You mentioned that Dallas is something of a “blank slate” in terms of social impact potential. What impact do you think MAG could have on the Dallas region?
I was born and raised here. There are still a lot of stereotypes around Dallas: “Do you ride a horse to work”…“Oh, there are trees here!”…“Wow, it’s bigger than I thought”… on and on.
What people don’t know is that we are actually poised to be a center of impact. We have healthcare, technology, innovation, Fortune 500 companies, and more. But we need to focus on what truly matters—solving some of our world’s most pressing problems. It’s now proven that the solutions are more valuable than continuing to support the problem drivers.
MAG is helping change the narrative: The forward-thinking, the innovation, the social impact, and change can start here. It can come out of this region, not just both coasts.
What obstacles or hurdles did you have to overcome in starting your business?

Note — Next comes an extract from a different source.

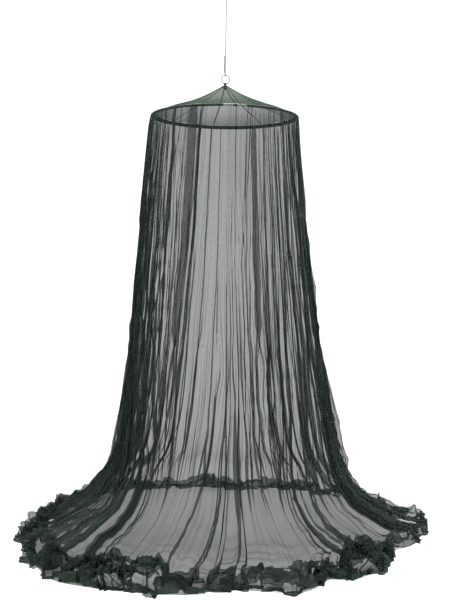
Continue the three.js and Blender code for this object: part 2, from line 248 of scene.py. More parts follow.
# The loop hangs on its hook at the origin. One side of it: x, and share of its height.
LOOP_FOOT = KNOT_FOOT + 0.01535
LOOP_RISE = CORD / 2 - LOOP_FOOT
loop_side = [
    (0.0022, -0.12), (0.0022, 0.05), (0.0034, 0.12), (0.0065, 0.27), (0.010, 0.52), (0.009, 0.76),
    (0.0055, 0.94),
]
loop_route = (
    [(-x, 0, LOOP_FOOT + share * LOOP_RISE) for x, share in loop_side]
    + [(0, 0, LOOP_FOOT + LOOP_RISE)]
    + [(x, 0, LOOP_FOOT + share * LOOP_RISE) for x, share in loop_side[::-1]]
)
top_loop = mesh_piece(
    "top-loop", tube(smooth_route(loop_route, 150), twisted), cord_cotton
)
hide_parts("top_loop")

# ---- Split ring ----------------------------------------------------------------------------------
# A ring of nickel plated steel wire whose ends pass each other. It joins cord and net. The wire is
# drawn 2.8 mm thick, where the real one is nearer 2.4 mm, so that it shows.
RING_HEIGHT = 1.856 + FLOOR
RING_RADIUS, RING_WIRE = 0.0173, 0.0014  # of the ring to its wire's middle, and of the wire
RING_TURN = 405  # degrees that the wire goes round
RING_APART = 0.0027  # between the middles of its two ends
RING_CUT, RING_THINNED = 0.0012, 0.7  # length of the thinner ends, and what they keep of the wire

# Nickel plating: smooth metal with a soft blur in its reflections and faint drawing marks, about
# 2.5 mm apart. Drawn much darker than it is, because it mirrors the white surroundings and would
# be lost against them.
plated_steel, shader = new_material("nickel plated steel wire")
shader.inputs["Metallic"].default_value = 1
draw_marks = node(plated_steel, "ShaderNodeTexNoise", values={"Scale": 400, "Detail": 2})
plating = node(plated_steel, "ShaderNodeValToRGB", links={"Fac": draw_marks.outputs["Fac"]})
plating.color_ramp.elements[0].color = linear("1a1c1e")
plating.color_ramp.elements[1].color = linear("3a3d40")
plated_steel.node_tree.links.new(plating.outputs["Color"], shader.inputs["Base Color"])
shader.inputs["Roughness"].default_value = 0.24


def circle(radius, sides=16):
    """A round outline."""
    angles = [2 * pi * side / sides for side in range(sides)]
    return [(radius * cos(angle), radius * sin(angle)) for angle in angles]


def ring_wire(length):
    """The wire's outline, thinner at its two cut ends."""
    whole = RING_CUT < length < radians(RING_TURN) * RING_RADIUS - RING_CUT
    return circle(RING_WIRE * (1 if whole else RING_THINNED), 18)


ring_route = []
for turn in np.linspace(0, RING_TURN, 150):
    angle = radians(turn - 30)
    ring_route.append(
        (RING_RADIUS * cos(angle), RING_APART * (turn / RING_TURN - 0.5),
         RING_HEIGHT + RING_RADIUS * sin(angle))
    )
split_ring = mesh_piece("split-ring", tube(ring_route, ring_wire), plated_steel)
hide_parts("split_ring")

# ---- Tape loop -----------------------------------------------------------------------------------
# Woven polyester tape, folded over the ring's wire. Its legs lie together, go down through the top
# of the crown and end in a knot under it, which holds the eight gores' tops.
TAPE_WIDTH, TAPE_THICK = 0.0105, 0.00162
CROWN_TOP = 1.830 + FLOOR


def woven(material, shaded_hollow_hex, crest_hex, pitch, relief):
    """Gives a material a plain weave: its colour in the hollows, darker with painted shade, and on
    the crests, and the pitch and relief of its threads, in the metres of the cloth's UVs."""
    cloth = node(material, "ShaderNodeUVMap", {"uv_map": "cloth"})
    ridges = []
    for direction in ((1, 0, 0), (0, 1, 0)):
        across = node(
            material, "ShaderNodeVectorMath", {"operation": "DOT_PRODUCT"},
            {1: tuple(2 * pi / pitch * part for part in direction)}, {0: cloth.outputs["UV"]},
        )
        ridges.append(node(material, "ShaderNodeMath", {"operation": "SINE"},
                           links={0: across.outputs["Value"]}))
    weave = node(material, "ShaderNodeMath", {"operation": "MULTIPLY"},
                 links={0: ridges[0].outputs[0], 1: ridges[1].outputs[0]})
    tone = node(material, "ShaderNodeMapRange", values={"From Min": -1.0, "From Max": 1.0},
                links={"Value": weave.outputs[0]})
    # the bump's hollows take the darker colour: painted shade
    colours = node(material, "ShaderNodeValToRGB", links={"Fac": tone.outputs["Result"]})
    colours.color_ramp.elements[0].color = linear(shaded_hollow_hex)
    colours.color_ramp.elements[1].color = linear(crest_hex)
    bump = node(material, "ShaderNodeBump", values={"Strength": 0.6, "Distance": relief},
                links={"Height": tone.outputs["Result"]})
    principled = material.node_tree.nodes["Principled BSDF"]
    material.node_tree.links.new(colours.outputs["Color"], principled.inputs["Base Color"])
    material.node_tree.links.new(bump.outputs["Normal"], principled.inputs["Normal"])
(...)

There is a quote from Theodore Roosevelt that I think sums it up accurately: “It is not the critic who counts; not the man who points out how the strong man stumbles, or where the doer of deeds could have done them better. The credit belongs to the man who is actually in the arena, whose face is marred by dust and sweat and blood; who strives valiantly; who errs, who comes short again and again, because there is no effort without error and shortcoming; but who does actually strive to do the deeds; who knows great enthusiasms, the great devotions; who spends himself in a worthy cause; who at the best knows, in the end, the triumph of high achievement, and who at the worst, if he fails, at least fails while daring greatly, so that his place shall never be with those cold and timid souls who neither know victory nor defeat.”
It is easy to sit on the sidelines and judge. It’s much harder to get into the arena, take an idea, and make it work.
What do you wish people knew about MAG?
That MAG stands for my mom’s initials, Michele Ann Garson, who I lost to cancer in 2014. My mom and I were, are, extremely close. She instilled in me a strong belief in people, the importance of family and relationships, and dedication to helping clients—all of which are at the very core of what MAG does.
Who or what is inspiring you right now (and why)?
My one-and-a-half-year-old son, Howie. He will never get to meet his Grandma Michele, but I want him to feel her through what I stand for and the work we do. I want him to inherit a world that is habitable. I want him to know that elephants and tigers exist in the wild—not just in a zoo or in his coloring book. I want him to know that people can treat each other with respect, kindness, and compassion. I want him to know the divide our country’s current administration is deepening was a blip on the map—an accident, not who we as a country stand for. At the end of the day, I want him to know his dad tried his hardest to make the world a little bit better of a place for him.
The Q&A has been edited for brevity and clarity.